- _What you need to do_: Copy every record below, exactly as written.

◆ ◆ ◆ ◆ ◆

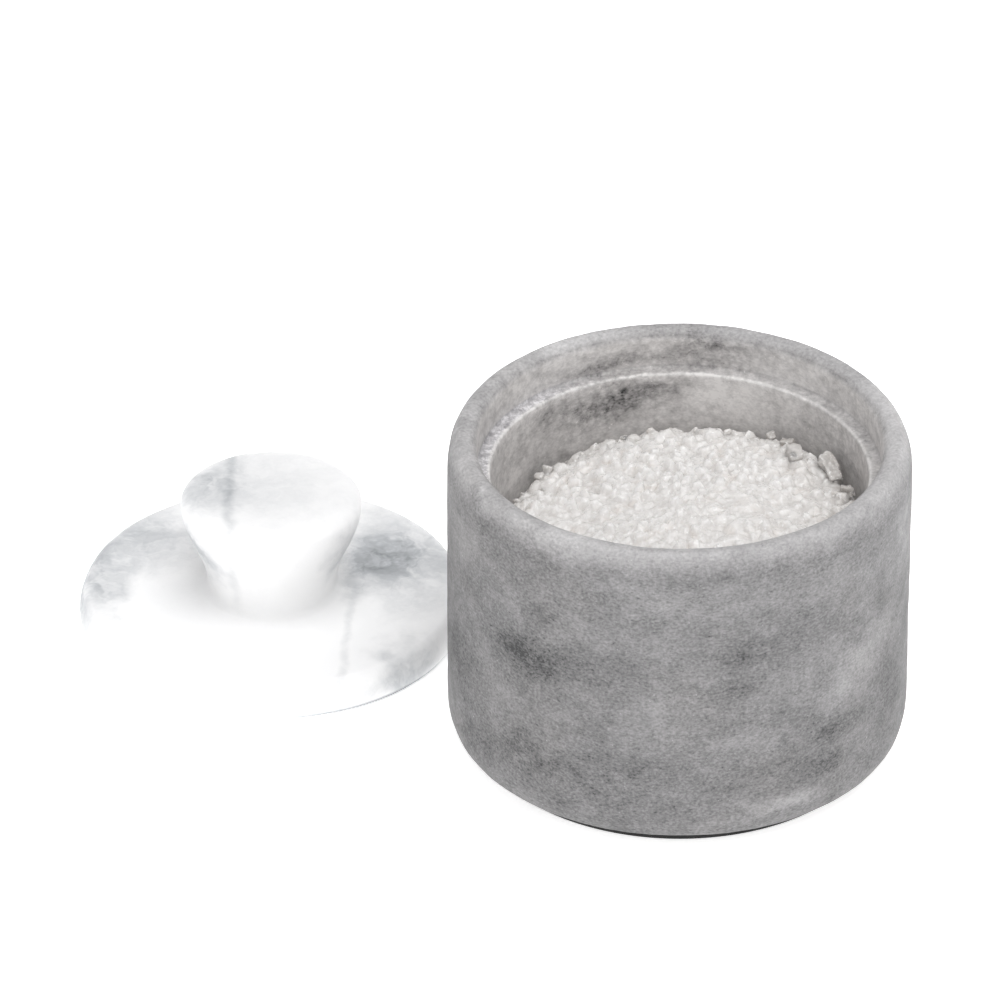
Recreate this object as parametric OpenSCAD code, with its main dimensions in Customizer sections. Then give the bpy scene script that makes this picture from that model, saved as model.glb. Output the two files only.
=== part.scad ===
// Salt cellar turned from stone: an open pot with a stepped rim, a rubber foot pad stuck under it, a
// knobbed lid that drops into the step, and a heap of coarse salt in the bowl. The lid lies beside the
// pot, as it does when the cellar is in use. Millimetres, +Z up, origin at the centre of the pot's base.

/* [Pot] */
// Outside diameter of the pot
pot_d = 90; // [84:0.5:130]
// Height of the stone, without the foot pad
pot_h = 64.5; // [58:0.5:100]
// Thickness of the wall round the lid's seat
rim_t = 5.8; // [4.5:0.1:9]
// Width of the rounding outside the crest of the rim
rim_round_w = 3; // [1.5:0.1:4]
// Height of the rounding outside the crest of the rim
rim_round_h = 6.7; // [2:0.1:9]
// Height of the rounding inside the crest of the rim
lip_round_h = 2.4; // [1:0.1:4]
// Width of the rounding round the bottom edge
base_round_w = 3; // [1:0.1:3.6]
// Height of the rounding round the bottom edge
base_round_h = 6.7; // [1:0.1:12]

/* [Bowl and lid seat] */
// Depth of the step that the lid drops into
seat_depth = 8; // [6:0.1:12]
// Width of the ledge that carries the lid
ledge_w = 2.7; // [1.5:0.1:5]
// Radius that wear has put on the ledge's inner edge
ledge_wear = 0.6; // [0.2:0.05:1.2]
// Radius in the corner between the ledge and the wall of the step
seat_corner = 0.5; // [0.2:0.05:1]
// Thickness of the stone under the bowl
floor_t = 10; // [6:0.5:16]
// Radius between the bowl's wall and its floor
bowl_round = 7; // [3:0.5:12]

/* [Foot pad] */
// Diameter of the foot pad
pad_d = 78.8; // [60:0.2:80]
// Thickness of the foot pad
pad_t = 3; // [2:0.1:5]
// Rounding of the pad's edge on the table side
pad_round = 0.6; // [0.2:0.1:1]

/* [Lid] */
// Clearance round the lid's disc in its seat
lid_gap = 0.6; // [0.3:0.05:1.5]
// Thickness of the lid's disc at its middle
lid_t = 8; // [6.5:0.1:12]
// Width of the rounding under the disc's edge
lid_low_round_w = 1.4; // [0.5:0.1:3]
// Height of the rounding under the disc's edge
lid_low_round_h = 2.4; // [0.5:0.1:3]
// Width of the rounding on top of the disc's edge
lid_top_round_w = 2.3; // [1:0.1:5]
// Rise of the disc's upper face from its edge to the knob
lid_crown = 0.4; // [0.1:0.1:0.9]

/* [Knob] */
// Diameter of the knob at its widest, near the top
knob_d = 36; // [28:0.5:48]
// Diameter of the knob's neck
neck_d = 26; // [16:0.5:27]
// Height of the knob above the disc
knob_h = 21.5; // [16:0.5:32]
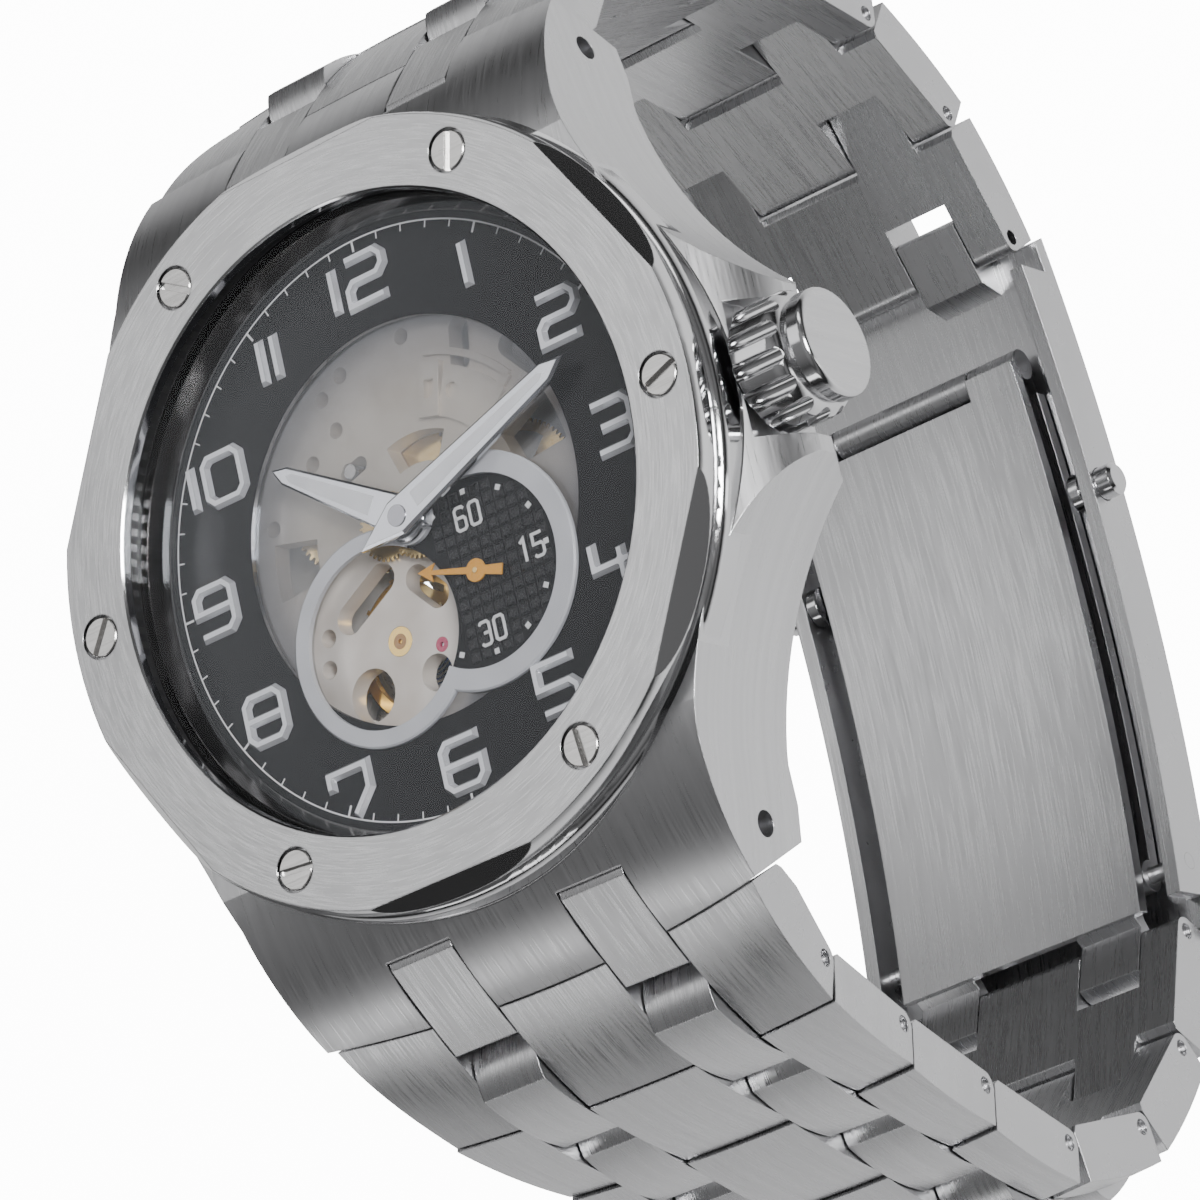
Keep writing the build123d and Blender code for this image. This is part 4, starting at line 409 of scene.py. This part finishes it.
FINISHES = {
    "case_middle": CASE_STEEL, "bezel": BEZEL_STEEL, "bezel_screws": SCREW_STEEL, "crystal": CRYSTAL,
    "crystal_gasket": RUBBER, "dial_flange": FLANGE_DARK, "case_back": BACK_STEEL,
    "back_window": BACK_GLASS, "crown_tube": BRIGHT_STEEL, "lug_bars": SPRING_STEEL,
    "crown": CROWN_STEEL, "crown_gasket": RUBBER, "winding_stem": SPRING_STEEL,
    "dial_ring": DIAL_BLACK, "dial_window": SMOKED, "hour_numerals": NUMERALS,
    "eight_frame": FRAME_STEEL, "seconds_subdial": DIAL_BLACK, "hour_hand": HAND_STEEL,
    "minute_hand": HAND_STEEL, "small_seconds_hand": ORANGE_PAINT, "main_plate": NICKEL,
    "setting_cover": NICKEL, "movement_ring": HOLDER_GREY, "barrel": TRAIN_BRASS,
    "mainspring": SPRING_STEEL, "barrel_arbor": SPRING_STEEL, "centre_wheel": TRAIN_BRASS,
    "third_wheel": TRAIN_BRASS, "fourth_wheel": TRAIN_BRASS, "escape_wheel": SPRING_STEEL,
    "pallet_fork": SPRING_STEEL, "balance_wheel": BALANCE_GOLD, "hairspring": BLUE_STEEL,
    "balance_cock": BRIDGE_NICKEL, "bearing_jewels": JEWELS, "minute_wheel": TRAIN_BRASS,
    "hour_wheel": TRAIN_BRASS, "cannon_pinion": SPRING_STEEL, "train_bridge": BRIDGE_NICKEL,
    "rotor": BLADE_STEEL, "clasp_cover": CLASP_STEEL, "clasp_outer_blade": CLASP_STEEL,
    "clasp_inner_blade": CLASP_STEEL, "clasp_pusher_left": BRIGHT_STEEL, "clasp_pusher_right": BRIGHT_STEEL,
}
for name, cad_node in NODES.items():
    finish = LINK_STEEL if name.startswith("link_") else FINISHES[name]
    cad_node.data.materials.clear()
    cad_node.data.materials.append(finish)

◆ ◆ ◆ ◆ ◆

- _Output_:
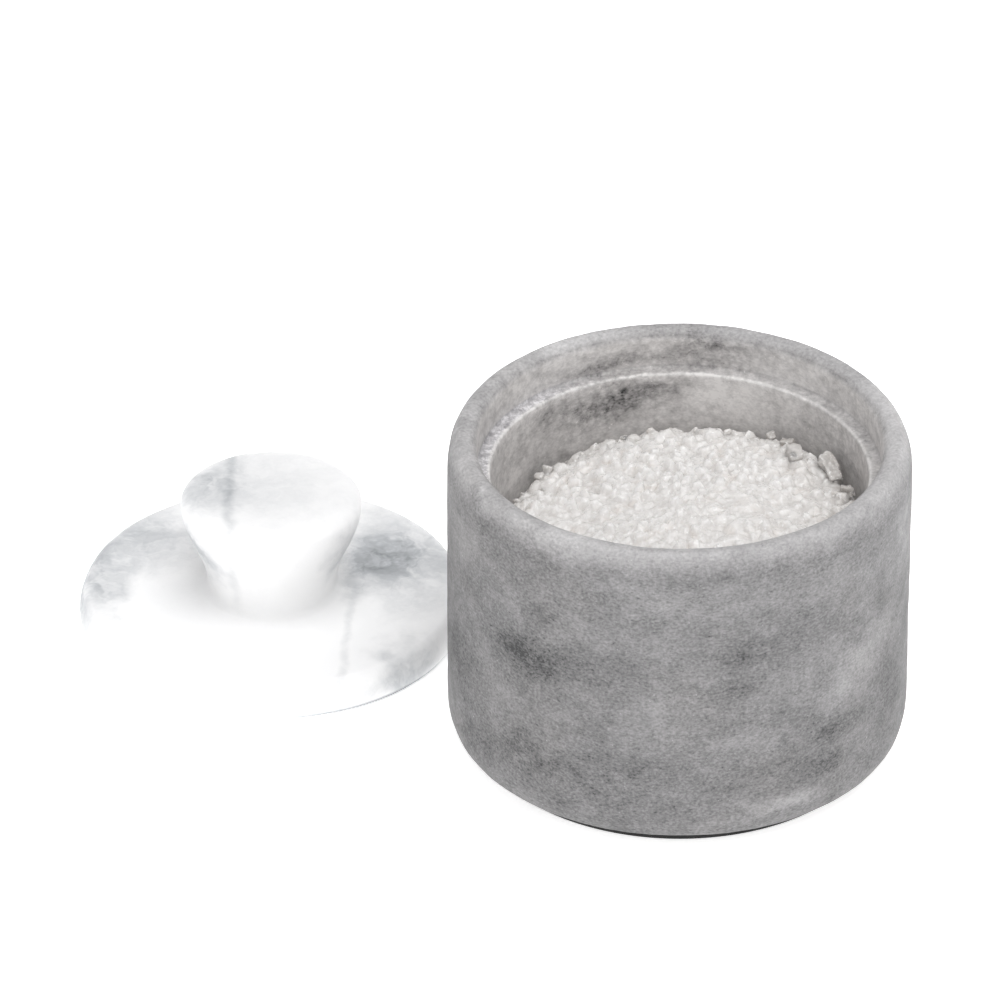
Recreate this object as parametric OpenSCAD code, with its main dimensions in Customizer sections. Then give the bpy scene script that makes this picture from that model, saved as model.glb. Output the two files only.
=== part.scad ===
// Salt cellar turned from stone: an open pot with a stepped rim, a rubber foot pad stuck under it, a
// knobbed lid that drops into the step, and a heap of coarse salt in the bowl. The lid lies beside the
// pot, as it does when the cellar is in use. Millimetres, +Z up, origin at the centre of the pot's base.

/* [Pot] */
// Outside diameter of the pot
pot_d = 90; // [84:0.5:130]
// Height of the stone, without the foot pad
pot_h = 64.5; // [58:0.5:100]
// Thickness of the wall round the lid's seat
rim_t = 5.8; // [4.5:0.1:9]
// Width of the rounding outside the crest of the rim
rim_round_w = 3; // [1.5:0.1:4]
// Height of the rounding outside the crest of the rim
rim_round_h = 6.7; // [2:0.1:9]
// Height of the rounding inside the crest of the rim
lip_round_h = 2.4; // [1:0.1:4]
// Width of the rounding round the bottom edge
base_round_w = 3; // [1:0.1:3.6]
// Height of the rounding round the bottom edge
base_round_h = 6.7; // [1:0.1:12]

/* [Bowl and lid seat] */
// Depth of the step that the lid drops into
seat_depth = 8; // [6:0.1:12]
// Width of the ledge that carries the lid
ledge_w = 2.7; // [1.5:0.1:5]
// Radius that wear has put on the ledge's inner edge
ledge_wear = 0.6; // [0.2:0.05:1.2]
// Radius in the corner between the ledge and the wall of the step
seat_corner = 0.5; // [0.2:0.05:1]
// Thickness of the stone under the bowl
floor_t = 10; // [6:0.5:16]
// Radius between the bowl's wall and its floor
bowl_round = 7; // [3:0.5:12]

/* [Foot pad] */
// Diameter of the foot pad
pad_d = 78.8; // [60:0.2:80]
// Thickness of the foot pad
pad_t = 3; // [2:0.1:5]
// Rounding of the pad's edge on the table side
pad_round = 0.6; // [0.2:0.1:1]

/* [Lid] */
// Clearance round the lid's disc in its seat
lid_gap = 0.6; // [0.3:0.05:1.5]
// Thickness of the lid's disc at its middle
lid_t = 8; // [6.5:0.1:12]
// Width of the rounding under the disc's edge
lid_low_round_w = 1.4; // [0.5:0.1:3]
// Height of the rounding under the disc's edge
lid_low_round_h = 2.4; // [0.5:0.1:3]
// Width of the rounding on top of the disc's edge
lid_top_round_w = 2.3; // [1:0.1:5]
// Rise of the disc's upper face from its edge to the knob
lid_crown = 0.4; // [0.1:0.1:0.9]

/* [Knob] */
// Diameter of the knob at its widest, near the top
knob_d = 36; // [28:0.5:48]
// Diameter of the knob's neck
neck_d = 26; // [16:0.5:27]
// Height of the knob above the disc
knob_h = 21.5; // [16:0.5:32]
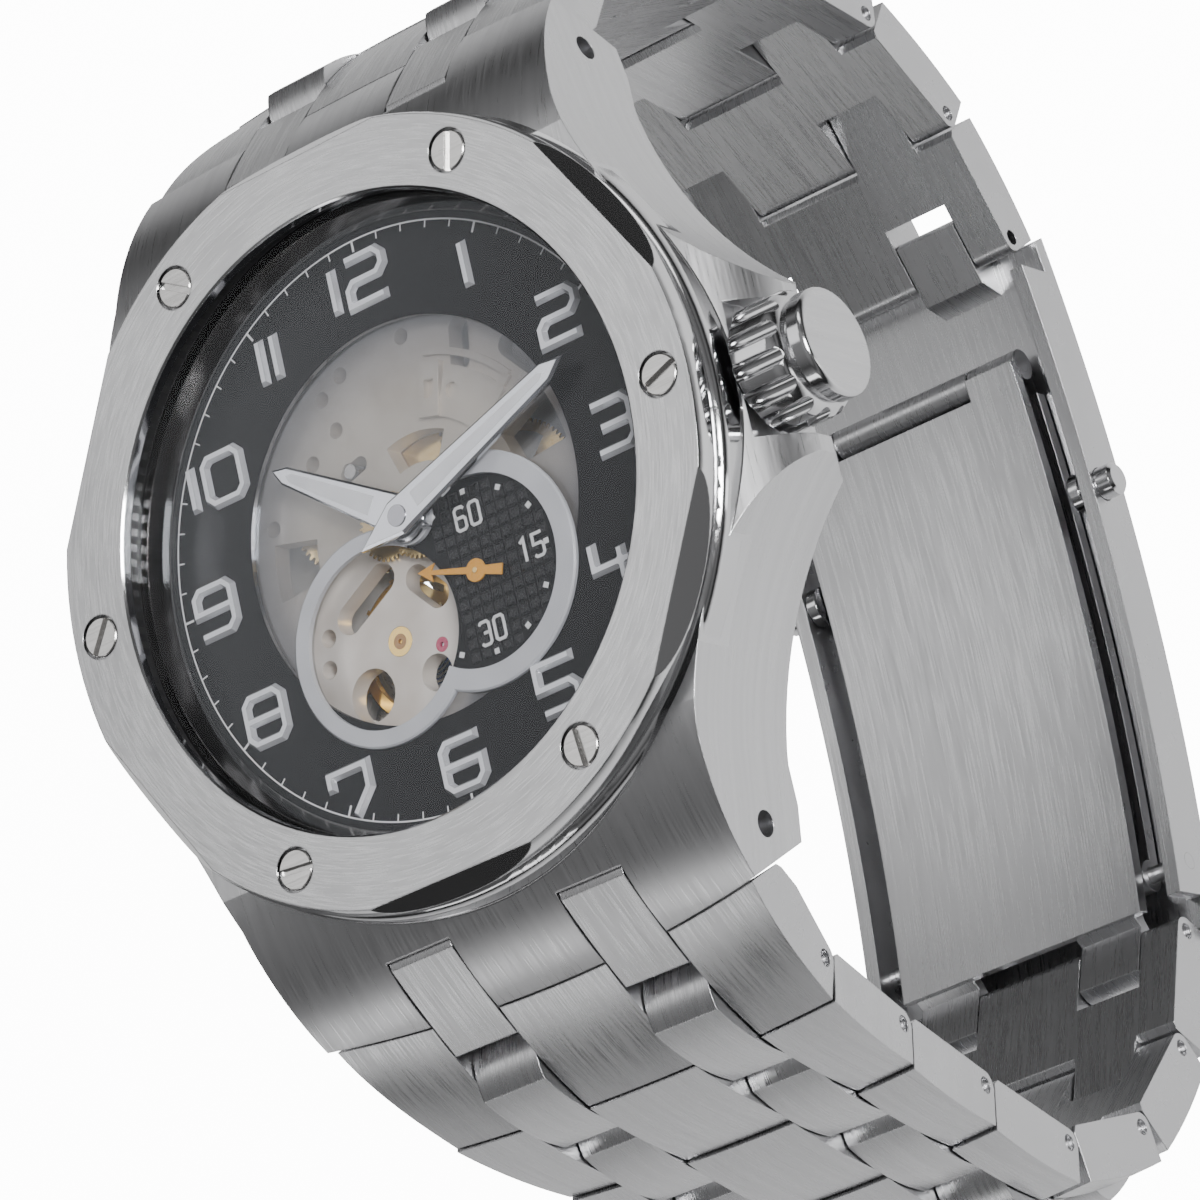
Keep writing the build123d and Blender code for this image. This is part 4, starting at line 409 of scene.py. This part finishes it.
FINISHES = {
    "case_middle": CASE_STEEL, "bezel": BEZEL_STEEL, "bezel_screws": SCREW_STEEL, "crystal": CRYSTAL,
    "crystal_gasket": RUBBER, "dial_flange": FLANGE_DARK, "case_back": BACK_STEEL,
    "back_window": BACK_GLASS, "crown_tube": BRIGHT_STEEL, "lug_bars": SPRING_STEEL,
    "crown": CROWN_STEEL, "crown_gasket": RUBBER, "winding_stem": SPRING_STEEL,
    "dial_ring": DIAL_BLACK, "dial_window": SMOKED, "hour_numerals": NUMERALS,
    "eight_frame": FRAME_STEEL, "seconds_subdial": DIAL_BLACK, "hour_hand": HAND_STEEL,
    "minute_hand": HAND_STEEL, "small_seconds_hand": ORANGE_PAINT, "main_plate": NICKEL,
    "setting_cover": NICKEL, "movement_ring": HOLDER_GREY, "barrel": TRAIN_BRASS,
    "mainspring": SPRING_STEEL, "barrel_arbor": SPRING_STEEL, "centre_wheel": TRAIN_BRASS,
    "third_wheel": TRAIN_BRASS, "fourth_wheel": TRAIN_BRASS, "escape_wheel": SPRING_STEEL,
    "pallet_fork": SPRING_STEEL, "balance_wheel": BALANCE_GOLD, "hairspring": BLUE_STEEL,
    "balance_cock": BRIDGE_NICKEL, "bearing_jewels": JEWELS, "minute_wheel": TRAIN_BRASS,
    "hour_wheel": TRAIN_BRASS, "cannon_pinion": SPRING_STEEL, "train_bridge": BRIDGE_NICKEL,
    "rotor": BLADE_STEEL, "clasp_cover": CLASP_STEEL, "clasp_outer_blade": CLASP_STEEL,
    "clasp_inner_blade": CLASP_STEEL, "clasp_pusher_left": BRIGHT_STEEL, "clasp_pusher_right": BRIGHT_STEEL,
}
for name, cad_node in NODES.items():
    finish = LINK_STEEL if name.startswith("link_") else FINISHES[name]
    cad_node.data.materials.clear()
    cad_node.data.materials.append(finish)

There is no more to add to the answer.